O caso da Grécia é, assim, paradigmático. Não é a questão da ajuda financeira ao país que mais incomoda os novos líderes europeus: basta lembrar que muitíssimo mais do que as ajudas à Grécia foi já gasto e continua a ser gasto na ”salvação” de bancos falidos. A questão é que na UE actual não faz sentido que se gaste no sul o dinheiro que se quer gastar no leste. E assim transformou-se o caso grego num arraial mediático, com a única finalidade de ganhar legitimidade para fazer exigências de austeridade a outros países, entre os quais, obviamente, a nós.
E, por último, ainda se utilizou o caso da Grécia para estender uma suspeita generalizada, e não concretizada, de falsificação potencial de contas públicas a outros países membros da União Europeia e a partir daí formular-se a exigência de inspecção dos respectivos orçamentos nacionais.

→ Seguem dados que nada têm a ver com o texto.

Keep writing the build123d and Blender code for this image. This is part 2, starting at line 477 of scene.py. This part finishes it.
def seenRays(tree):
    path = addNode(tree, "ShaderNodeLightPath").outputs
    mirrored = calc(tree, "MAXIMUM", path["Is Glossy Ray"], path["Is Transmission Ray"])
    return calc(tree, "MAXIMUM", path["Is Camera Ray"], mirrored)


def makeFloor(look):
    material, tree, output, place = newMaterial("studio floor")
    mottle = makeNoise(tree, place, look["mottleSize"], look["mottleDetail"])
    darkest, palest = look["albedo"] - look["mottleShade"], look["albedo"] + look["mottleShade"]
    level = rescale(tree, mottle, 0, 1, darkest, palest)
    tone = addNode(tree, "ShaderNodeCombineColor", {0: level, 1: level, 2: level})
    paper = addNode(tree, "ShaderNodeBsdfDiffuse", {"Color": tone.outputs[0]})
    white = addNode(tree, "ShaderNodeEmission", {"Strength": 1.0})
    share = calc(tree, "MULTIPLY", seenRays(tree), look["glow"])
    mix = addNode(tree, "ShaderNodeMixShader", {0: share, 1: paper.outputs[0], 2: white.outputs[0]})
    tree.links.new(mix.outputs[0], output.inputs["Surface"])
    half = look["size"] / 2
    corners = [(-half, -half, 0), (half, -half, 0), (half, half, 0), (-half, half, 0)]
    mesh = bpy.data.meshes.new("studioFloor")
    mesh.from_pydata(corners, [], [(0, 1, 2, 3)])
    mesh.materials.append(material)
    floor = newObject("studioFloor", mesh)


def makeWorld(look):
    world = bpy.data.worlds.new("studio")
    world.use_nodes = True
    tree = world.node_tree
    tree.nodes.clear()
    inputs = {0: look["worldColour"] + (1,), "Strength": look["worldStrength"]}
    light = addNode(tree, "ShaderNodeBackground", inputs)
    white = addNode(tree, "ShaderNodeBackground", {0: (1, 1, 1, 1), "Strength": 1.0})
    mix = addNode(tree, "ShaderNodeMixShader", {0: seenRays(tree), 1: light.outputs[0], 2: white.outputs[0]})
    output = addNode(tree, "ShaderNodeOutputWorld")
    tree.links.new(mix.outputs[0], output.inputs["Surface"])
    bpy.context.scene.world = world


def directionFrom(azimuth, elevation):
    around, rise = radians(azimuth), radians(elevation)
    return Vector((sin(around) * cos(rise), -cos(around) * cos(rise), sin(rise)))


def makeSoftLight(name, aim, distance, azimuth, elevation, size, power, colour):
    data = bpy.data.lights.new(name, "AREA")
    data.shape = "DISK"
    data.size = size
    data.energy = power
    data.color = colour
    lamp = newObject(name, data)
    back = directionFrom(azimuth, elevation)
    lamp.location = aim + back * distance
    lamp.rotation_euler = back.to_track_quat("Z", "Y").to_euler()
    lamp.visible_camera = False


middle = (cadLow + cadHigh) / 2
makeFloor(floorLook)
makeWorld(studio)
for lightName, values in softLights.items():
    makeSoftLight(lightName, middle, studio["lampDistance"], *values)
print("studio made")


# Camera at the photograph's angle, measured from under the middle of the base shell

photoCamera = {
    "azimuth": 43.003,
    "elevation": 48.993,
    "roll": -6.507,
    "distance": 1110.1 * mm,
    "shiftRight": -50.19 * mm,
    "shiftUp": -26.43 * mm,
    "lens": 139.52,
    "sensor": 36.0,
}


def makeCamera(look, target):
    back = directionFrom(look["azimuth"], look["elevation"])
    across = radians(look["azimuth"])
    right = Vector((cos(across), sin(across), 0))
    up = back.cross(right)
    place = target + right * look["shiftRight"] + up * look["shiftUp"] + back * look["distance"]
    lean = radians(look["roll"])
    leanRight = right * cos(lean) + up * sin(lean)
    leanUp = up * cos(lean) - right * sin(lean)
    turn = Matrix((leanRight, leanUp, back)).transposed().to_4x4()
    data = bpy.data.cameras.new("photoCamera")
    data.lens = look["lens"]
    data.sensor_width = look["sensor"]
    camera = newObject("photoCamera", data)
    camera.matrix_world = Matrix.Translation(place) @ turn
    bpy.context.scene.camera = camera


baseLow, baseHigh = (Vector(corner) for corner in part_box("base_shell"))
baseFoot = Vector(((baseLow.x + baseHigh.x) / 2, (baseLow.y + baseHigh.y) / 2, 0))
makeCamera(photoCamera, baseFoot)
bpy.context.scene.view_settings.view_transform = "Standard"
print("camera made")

No entanto, e em relação a esta última consequência do caso, temos que admitir, caro leitor, que ficamos perplexos. Se os actuais dirigentes europeus resolveram duvidar de nós e querem examinar as contas públicas portuguesas, nós, pelo nosso lado, com toda a sinceridade confessamos que duvidamos da qualidade dos serviços a prestar por estes novos guarda-livros da União Europeia. E isto por um motivo: é que não abona muito a favor da inteligência deles terem, e segundo o que os próprios dizem, andado tantos anos a ser enganados pelas habilidades do governo grego na apresentação das contas do Estado, sem nunca darem pelo engano.

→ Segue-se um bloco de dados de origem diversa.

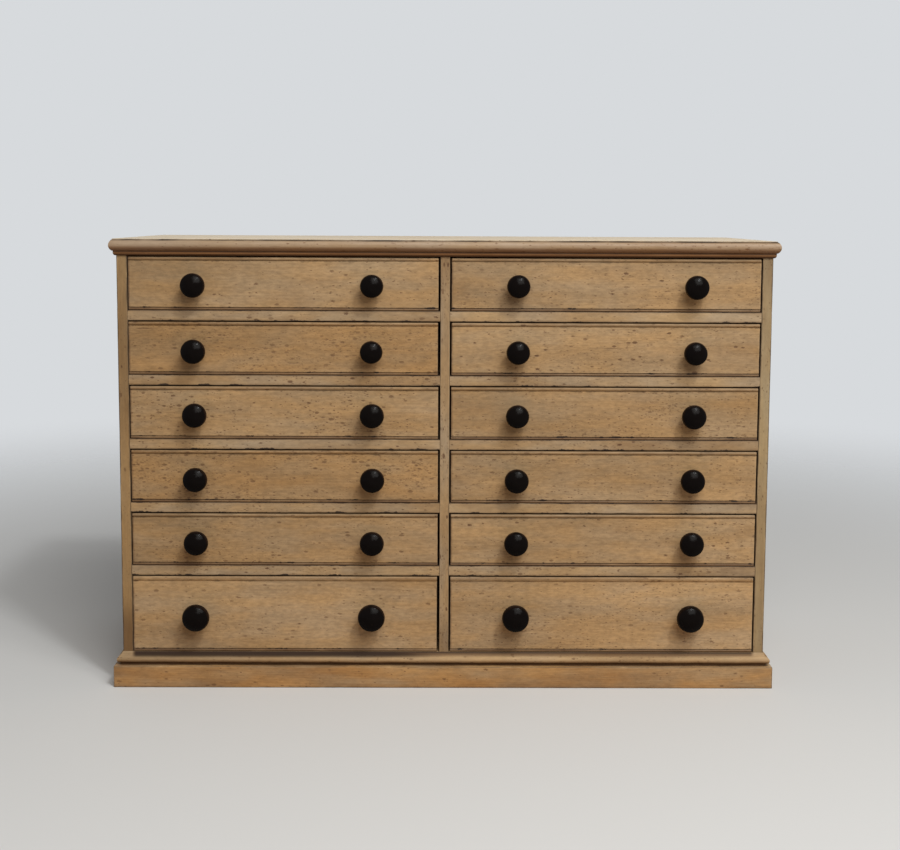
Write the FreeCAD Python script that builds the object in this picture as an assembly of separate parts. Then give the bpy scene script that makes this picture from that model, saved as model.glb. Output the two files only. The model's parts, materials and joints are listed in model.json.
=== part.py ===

João Alexandrino Fernandes
1 Naomi Klein, The Schock Doctrine. The Rise of Disaster Capitalism, citado aqui na edição alemã, Die Schock Strategie – Der Aufstieg des Katastrophen-Kapitalismus, Frankfurt am Main, 2007, P. 348-349;
2 Samuel Huntington, The Clash of Civilizations and the Remaking of World Order, paperback, New York et al., 2003, p. 311-312.
3 Samuel Huntington, The Clash of Civilizations and the Remaking of World Order, paperback, New York et al., 2003, p. 156-157
4 Zbigniew Brzezinski, The Grand Chessboard. American Primary and Ist Geostrategic Imperatives, aqui na edição alemã Die Einzige Weltmacht – Amerikas Strategie der Vorherrschaft, Frankfurt am Main, 8. Auflage, 2004, p. 53, 58 e 109.